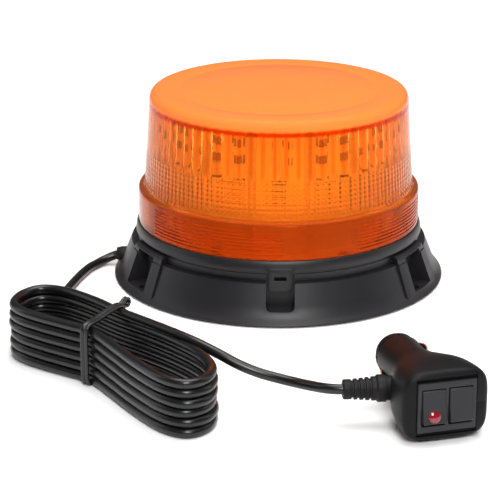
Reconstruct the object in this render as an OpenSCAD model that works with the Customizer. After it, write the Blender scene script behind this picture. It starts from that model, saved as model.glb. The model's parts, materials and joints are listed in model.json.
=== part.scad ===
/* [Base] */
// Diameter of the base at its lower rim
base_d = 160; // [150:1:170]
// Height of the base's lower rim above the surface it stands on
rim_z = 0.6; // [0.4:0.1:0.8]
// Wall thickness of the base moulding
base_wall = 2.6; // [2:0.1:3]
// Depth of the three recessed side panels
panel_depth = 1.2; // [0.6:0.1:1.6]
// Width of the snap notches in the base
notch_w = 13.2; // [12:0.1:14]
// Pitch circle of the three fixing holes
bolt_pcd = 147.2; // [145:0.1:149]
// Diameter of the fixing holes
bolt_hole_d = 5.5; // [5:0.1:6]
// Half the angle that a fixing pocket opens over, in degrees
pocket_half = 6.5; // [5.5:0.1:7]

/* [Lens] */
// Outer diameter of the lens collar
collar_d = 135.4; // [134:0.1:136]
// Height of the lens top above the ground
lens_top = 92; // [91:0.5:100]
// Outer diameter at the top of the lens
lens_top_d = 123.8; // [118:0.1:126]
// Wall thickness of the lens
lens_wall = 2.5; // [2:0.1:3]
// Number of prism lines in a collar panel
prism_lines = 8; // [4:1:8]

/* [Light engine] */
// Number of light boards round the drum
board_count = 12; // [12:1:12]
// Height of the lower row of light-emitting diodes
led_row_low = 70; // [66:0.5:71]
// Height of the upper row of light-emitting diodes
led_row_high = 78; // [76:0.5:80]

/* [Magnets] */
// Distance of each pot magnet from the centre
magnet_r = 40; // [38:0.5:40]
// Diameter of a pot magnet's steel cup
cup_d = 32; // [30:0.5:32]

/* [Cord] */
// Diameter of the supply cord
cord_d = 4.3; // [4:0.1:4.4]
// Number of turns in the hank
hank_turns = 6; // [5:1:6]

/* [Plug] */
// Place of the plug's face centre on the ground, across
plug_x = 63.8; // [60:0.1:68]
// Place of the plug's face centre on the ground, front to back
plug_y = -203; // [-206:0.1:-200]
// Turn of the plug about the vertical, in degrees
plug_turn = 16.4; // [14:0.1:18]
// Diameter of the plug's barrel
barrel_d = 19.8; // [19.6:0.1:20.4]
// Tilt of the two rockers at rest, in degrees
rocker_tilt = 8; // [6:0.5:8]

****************

# Aim of the task
Quote exactly the opening line of the material above and every line after it, up to and including the line that contains "prism_lines = 8; // [4:1:8]".

# Task output
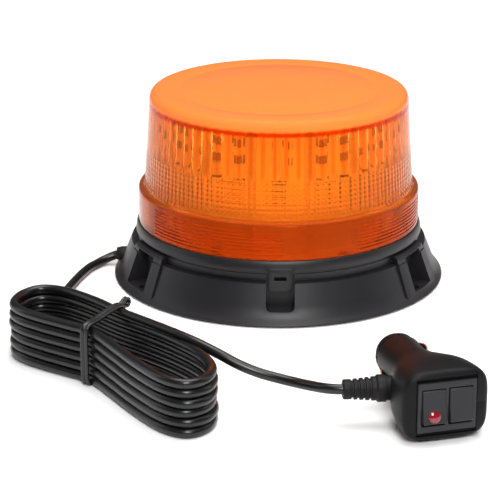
Reconstruct the object in this render as an OpenSCAD model that works with the Customizer. After it, write the Blender scene script behind this picture. It starts from that model, saved as model.glb. The model's parts, materials and joints are listed in model.json.
=== part.scad ===
/* [Base] */
// Diameter of the base at its lower rim
base_d = 160; // [150:1:170]
// Height of the base's lower rim above the surface it stands on
rim_z = 0.6; // [0.4:0.1:0.8]
// Wall thickness of the base moulding
base_wall = 2.6; // [2:0.1:3]
// Depth of the three recessed side panels
panel_depth = 1.2; // [0.6:0.1:1.6]
// Width of the snap notches in the base
notch_w = 13.2; // [12:0.1:14]
// Pitch circle of the three fixing holes
bolt_pcd = 147.2; // [145:0.1:149]
// Diameter of the fixing holes
bolt_hole_d = 5.5; // [5:0.1:6]
// Half the angle that a fixing pocket opens over, in degrees
pocket_half = 6.5; // [5.5:0.1:7]

/* [Lens] */
// Outer diameter of the lens collar
collar_d = 135.4; // [134:0.1:136]
// Height of the lens top above the ground
lens_top = 92; // [91:0.5:100]
// Outer diameter at the top of the lens
lens_top_d = 123.8; // [118:0.1:126]
// Wall thickness of the lens
lens_wall = 2.5; // [2:0.1:3]
// Number of prism lines in a collar panel
prism_lines = 8; // [4:1:8]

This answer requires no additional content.